The effort is not helped by the wildly uneven performance capture animation in the film. All of the cast members play multiple roles thanks to computer-assisted trickery, but the wonkiness of the result is, at times, creepier and more unsettling than anything the film actually intended to be scary. The uncanny valley is ever present, with characters who are too exaggerated to seem like real human beings, and too realistic to have the outsized plausibility of a cartoon character.
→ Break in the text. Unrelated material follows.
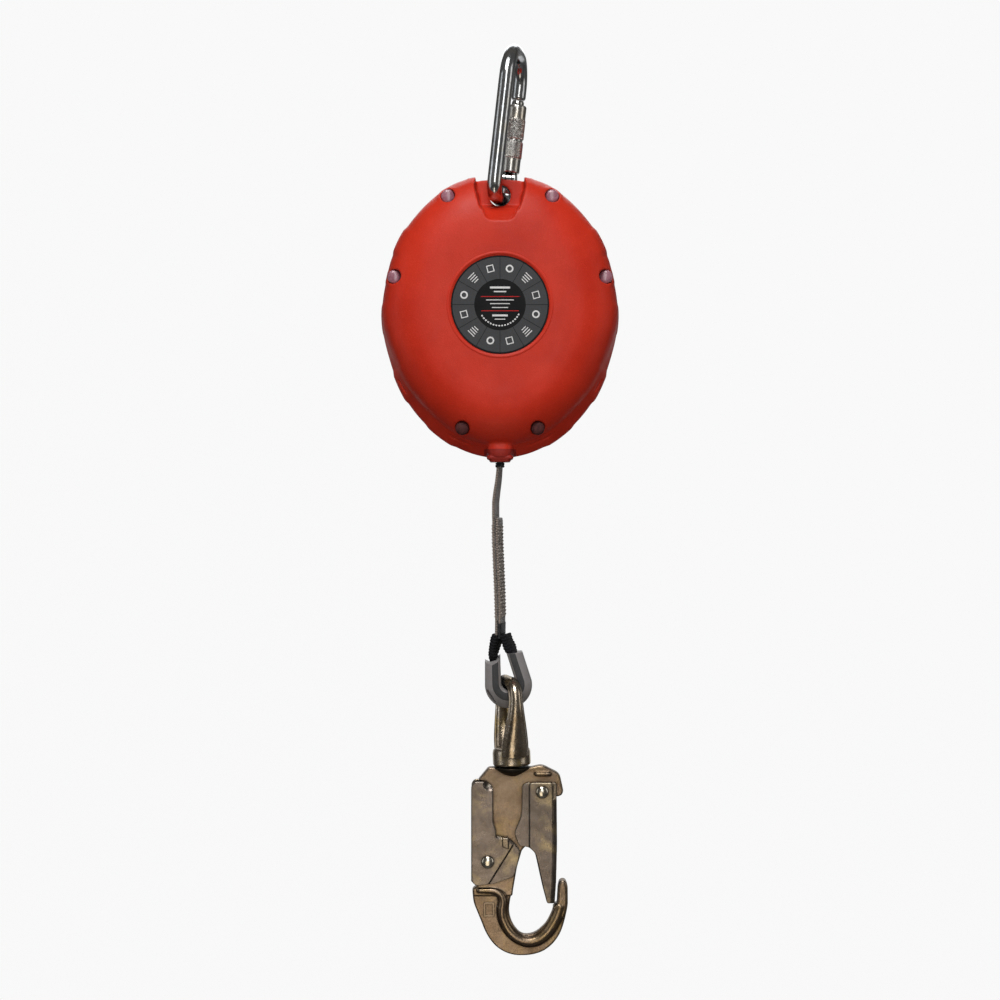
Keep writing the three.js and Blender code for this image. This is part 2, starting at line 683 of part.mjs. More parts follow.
function thimble() {
  const outline = [
    [-9.9, -231.6], [-9.9, THIMBLE.z],
    ...arc([THIMBLE.x, THIMBLE.z], THIMBLE.outerR, 190, 368, 16),
    [14.7, -225.8], [4.3, -226.6], ...seatOutline(0), [0.2, -232.3]];
  let body = prismY(outline, both(THIMBLE.half));
  // the bearing side is crowned: its edges fall away towards both faces
  const section = (y, grow) =>
    [[4.3 + grow * 0.94, -220], ...seatOutline(grow), [0.1 - grow, -220]]
      .map(([x, z]) => [x, y, z]);
  for (const side of [1, -1]) {
    body = body.subtract(loft([section(side * 0.8, 0), section(side * (THIMBLE.half + 1), 3.5)]));
  }
  // hollow the webbing runs through
  const channel = [...parallel(LOOP, -2.35), ...parallel(LOOP, 2.35).reverse()];
  return body.subtract(prismY(channel, both(11.4)));
}

piece(layout, 'webbing_line',
  box(both(WEB_T / 2), both(WEB_HALF), [LINE_END, LINE_TOP]), 'web');
piece(layout, 'webbing_end', webbingEnd(), 'web');
piece(layout, 'wear_sleeve', wearSleeve(), 'knit');
piece(layout, 'thimble', thimble(), 'grey');

// ---------------------------------------------------------------- swivel eye
const SWIVEL_AXIS = [7.9, 0];            // X, Y
const EYE_TOP = -246.0;                  // centre of the ring's top bar
const COLLAR_BOTTOM = -301;
const COLLAR_TOP = -289;
const PIN_R = 4.5;
const PIN_END = -311;

// ring and collar in a local frame with the top bar at the origin
function swivelEye() {
  const halfWidth = 20.4;
  const cornerR = 9.6;
  const cornerY = halfWidth - cornerR;
  const bottom = COLLAR_BOTTOM - EYE_TOP;
  const top = COLLAR_TOP - EYE_TOP;
  const leg = [[halfWidth, -19], [18.4, -27], [14.8, -36], [10.8, top - 2.5]];
  const path = [
    ...mirrored(leg),
    ...arc([-cornerY, -cornerR], cornerR, 180, 90, 4),
    ...arc([cornerY, -cornerR], cornerR, 90, 0, 4),
    ...leg];
  return barYZ(path, 4.0, 12)
    .add(rodZ(12.5, [bottom, top], [0, 0], 24))
    .subtract(rodZ(5.5, [bottom - 5, top + 8], [0, 0], 20))
    // room for the pin head
    .subtract(rodZ(7.3, [top, top + 9], [0, 0], 20));
}

const swivelPin = () => rodZ(PIN_R, [PIN_END, COLLAR_TOP + 1.5], SWIVEL_AXIS, 16)
  .add(rodZ(6.5, [COLLAR_TOP + 0.8, COLLAR_TOP + 6.8], SWIVEL_AXIS, 16, 5.2));

{
  const eye = new THREE.Group();
  eye.position.set(THIMBLE.x, 0, EYE_TOP);
  // lean from the thimble to the swivel axis
  eye.rotation.y = -Math.atan2(SWIVEL_AXIS[0] - THIMBLE.x, EYE_TOP - COLLAR_BOTTOM);
  const turned = new THREE.Group();
  turned.rotation.z = radians(12);
  eye.add(turned);
  layout.add(eye);
  piece(turned, 'swivel_eye', swivelEye(), 'zinc');
  piece(layout, 'swivel_pin', swivelPin(), 'zinc');
}

// ---------------------------------------------------------------------- hook
const HOOK_HALF = 4;                     // half thickness of the hook plate
const GATE_OUT = 5.8;                    // outer faces of the gate and lock lever cheeks
const LOCK_OUT = 7.6;
const GATE_RIVET = [27.7, -317.9];       // X, Z
const LOCK_RIVET = [-8.05, -363.5];
// all outlines below: x, z
const HOOK_PLATE = [
  [-7.6, -302.0], [20.5, -301.9], [27.1, -300.2], [39.3, -306.2], [41.6, -317.4],
  [38.3, -321.4], [38.3, -311.2], [35.0, -311.2], [35.0, -322], [29.7, -328],
  [22.4, -328], [18.5, -333.9], [18.5, -352.4], [14.5, -356.3], [11.2, -367.6],
  [8.6, -382.7], [6.9, -390], [-17.2, -390], [-18.2, -382.1], [-14.5, -379.4],
  [-14.5, -368.9], [-12.4, -357], [-8.4, -317.4], [-8.4, -312.4], [-14.6, -310.4]];
const HOOK_BOWL = [
  [-18.2, -382.1], [-17.8, -385.4], [-17.2, -391.3], [-15.2, -395.3], [-12.9, -401.9],
  [-10.6, -409.1], [-7.3, -415.1], [-3.3, -419.7], [1.3, -423], [7.3, -425.3],
  [14.5, -425.8], [21.8, -425.2], [28.4, -423], [33.7, -419], [37.3, -414.8],
  [40.3, -409.8], [42.2, -403.2], [43.6, -397.9], [44.6, -392], [44.6, -380.1],
  [43.6, -376.8], [40.9, -375.8], [38.9, -376.8], [38.5, -380.8], [38.5, -392.3],
  [34, -393.6], [31.7, -396.6], [30, -400.6], [27.1, -406.5], [23.8, -410.5],
  [19.8, -412.0], [14.5, -411.8], [10.6, -407.8], [7.6, -403.2], [6.3, -397.3],
  [6.5, -392], [8.6, -384.1]];
const GATE_CHEEK = [
  [15.2, -313.4], [17.8, -311.8], [37.6, -311.8], [37.8, -351.7], [37.2, -376.8],
  [36, -391.3], [30.7, -391.3], [27.7, -379.4], [25.1, -367.6], [22.8, -357],
  [18.9, -354], [12.5, -353], [9.2, -345.1], [14.5, -333.2]];
const GATE_BRIDGE = [
  [35.6, -322.5], [45, -322.5], [45, -391.3], [34.2, -391.3], [35.5, -376.8], [36, -351.7]];
const LOCK_CHEEK = [
  [-16.5, -313.4], [-13.2, -311.3], [-2, -311.3], [-1.3, -314.8], [-1.3, -347.8],
  [8.6, -349.1], [13.6, -356.3], [9.9, -373.2], [-5.9, -379.4], [-15.2, -380.1],
  [-18.9, -376.8], [-19.1, -317.4]];
const LOCK_BRIDGE = [[-30, -315.6], [-17.6, -315.6], [-17.6, -376.8], [-30, -376.8]];

const rivetHole = (at) => rodY(2.8, both(20), at, 14);

function hookBody() {
  let body = prismY(HOOK_PLATE, both(HOOK_HALF), { chamfer: 0.8 })
    .add(prismY(HOOK_BOWL, both(6), { chamfer: 1.6 }))
    // flat seat at the bottom of the bowl
    .add(box([14, 20.2], both(3.6), [-416, -411.7]))
    // socket for the swivel pin
    .add(rodZ(6.9, [-313.5, -302.0], SWIVEL_AXIS, 16))
    .subtract(rodZ(PIN_R + GAP, [PIN_END - GAP, -290], SWIVEL_AXIS, 16));
  for (const at of [GATE_RIVET, LOCK_RIVET]) {
    // rivet hole, and a pocket in the front face for the coil spring
    body = body.subtract(rivetHole(at)).subtract(rodY(5.8, [-20, -0.4], at, 16));
  }
  return body;
}

// two cheeks either side of the hook, joined where the bridge outline covers them
function channelPart({ cheek, bridge, inner, outer, rivet }) {
  return prismY(cheek, [inner, outer])
    .add(prismY(cheek, [-outer, -inner]))
    .add(prismY(cheek, both(outer)).intersect(prismY(bridge, both(outer))))
    .subtract(rivetHole(rivet));
}

const hookGate = () => channelPart({
  cheek: GATE_CHEEK,
  bridge: GATE_BRIDGE,
  inner: HOOK_HALF + GAP,
  outer: GATE_OUT,
  rivet: GATE_RIVET,
});

const hookLockLever = () => channelPart({
  cheek: LOCK_CHEEK,
  bridge: LOCK_BRIDGE,
  inner: GATE_OUT + GAP,
  outer: LOCK_OUT,
  rivet: LOCK_RIVET,
});

// reach is the distance from the middle of the hook to the underside of each head
function rivet(at, reach) {
  const innerR = 4.2;
  const outerR = 3.2;
  const end = reach + 1.2;
  return rodY(2.4, both(reach + 0.5), at, 12)
    .add(rodY(innerR, [reach, end], at, 14, outerR))
    .add(rodY(outerR, [-end, -reach], at, 14, innerR));
}

const hookSpring = (centre) => coilY({
  centre,
  radius: 4.1,
  wireRadius: 0.5,
  span: [-3.2, -1.0],
  start: 0,
  sweep: 720,
  steps: 16,
});

piece(layout, 'hook_body', hookBody(), 'zinc');
piece(layout, 'hook_gate', hookGate(), 'zinc');
piece(layout, 'hook_lock_lever', hookLockLever(), 'zinc');
piece(layout, 'gate_rivet', rivet(GATE_RIVET, GATE_OUT + GAP), 'zinc');
piece(layout, 'lock_rivet', rivet(LOCK_RIVET, LOCK_OUT + GAP), 'zinc');
piece(layout, 'gate_spring', hookSpring(GATE_RIVET), 'spring');
piece(layout, 'lock_spring', hookSpring(LOCK_RIVET), 'spring');

export default group;
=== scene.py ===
"""Hanging webbing retractor: an anchor connector on top, a red two-shell case around the
drum, a sewn strap with a thimble, and a swivel snap hook at the bottom.

Everything is laid out in millimetres about the drum axis, with +X right, -Y the front
(label) side and +Z up. to_world turns that into the metres of the frame.
"""
import json
import math
import bmesh
import bpy
import numpy as np
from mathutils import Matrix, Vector

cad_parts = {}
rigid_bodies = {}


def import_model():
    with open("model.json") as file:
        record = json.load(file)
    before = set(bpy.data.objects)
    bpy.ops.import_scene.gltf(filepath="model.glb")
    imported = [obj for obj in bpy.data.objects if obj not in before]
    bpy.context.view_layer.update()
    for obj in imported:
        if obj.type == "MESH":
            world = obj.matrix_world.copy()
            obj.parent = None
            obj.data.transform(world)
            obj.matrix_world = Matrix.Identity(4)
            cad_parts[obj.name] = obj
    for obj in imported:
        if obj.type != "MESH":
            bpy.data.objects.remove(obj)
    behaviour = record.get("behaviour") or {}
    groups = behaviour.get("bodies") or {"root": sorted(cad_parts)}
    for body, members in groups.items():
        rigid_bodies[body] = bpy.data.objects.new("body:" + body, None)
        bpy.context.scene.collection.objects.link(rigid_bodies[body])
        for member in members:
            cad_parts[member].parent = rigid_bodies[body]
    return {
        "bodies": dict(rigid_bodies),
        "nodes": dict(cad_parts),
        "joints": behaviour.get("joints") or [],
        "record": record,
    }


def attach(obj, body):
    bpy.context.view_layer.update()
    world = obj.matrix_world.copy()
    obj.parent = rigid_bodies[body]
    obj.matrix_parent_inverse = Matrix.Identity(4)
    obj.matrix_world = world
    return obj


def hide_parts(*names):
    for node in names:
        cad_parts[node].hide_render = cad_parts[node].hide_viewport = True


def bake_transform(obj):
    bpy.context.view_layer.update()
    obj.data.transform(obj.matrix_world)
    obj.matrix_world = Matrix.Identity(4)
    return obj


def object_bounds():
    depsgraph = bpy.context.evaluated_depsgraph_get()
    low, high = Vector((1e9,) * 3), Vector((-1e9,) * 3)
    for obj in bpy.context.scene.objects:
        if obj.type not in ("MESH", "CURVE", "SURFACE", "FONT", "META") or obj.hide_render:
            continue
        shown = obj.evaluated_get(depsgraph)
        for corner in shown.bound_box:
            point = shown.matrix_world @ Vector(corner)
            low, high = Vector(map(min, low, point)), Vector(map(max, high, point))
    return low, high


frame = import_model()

CAD_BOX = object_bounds()
DRUM = np.array({j["name"]: j for j in frame["joints"]}["drum_spin"]["pos_m"], float)
rad = math.radians


# ------------------------------------------------------------------ points and curves
def to_world(points):
    """layout millimetres -> frame metres"""
    return DRUM + np.asarray(points, float) / 1000.0


def smoothstep(start, end, x):
    t = np.clip((np.asarray(x, float) - start) / (end - start), 0, 1)
    return t * t * (3 - 2 * t)


def rot_y(deg):
    c, s = math.cos(rad(deg)), math.sin(rad(deg))
    return np.array([[c, 0, s], [0, 1, 0], [-s, 0, c]])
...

In fact, many of the film’s characters look like animatronic robots wearing stretched-out human skins, with movements that feel like the unnerved twitches of an electrified corpse. Bob Cratchit in particular appears to be some sort of deformed, seizing hobbit. Zemeckis’s chosen medium, also employed in his polarizing adaptations of Beowulf and The Polar Express, allows for a certain amount of creativity with the story’s ghosts and setting, and takes advantage of the actors’ versatility, but these issues with the characters’ movements and lipsyncing turn the movie’s visual presentation into a strange cross between Night of the Living Dead and The Sims.
There’s an ambition clearly present in Zemeckis’s A Christmas Carol. But it’s a very unfocused ambition that tries to accomplish too many divergent goals. The end result is a number of generally intriguing elements that don’t add up to a cohesive whole. It’s a noble attempt, but all things considered, I think I’ll stick with the Muppets.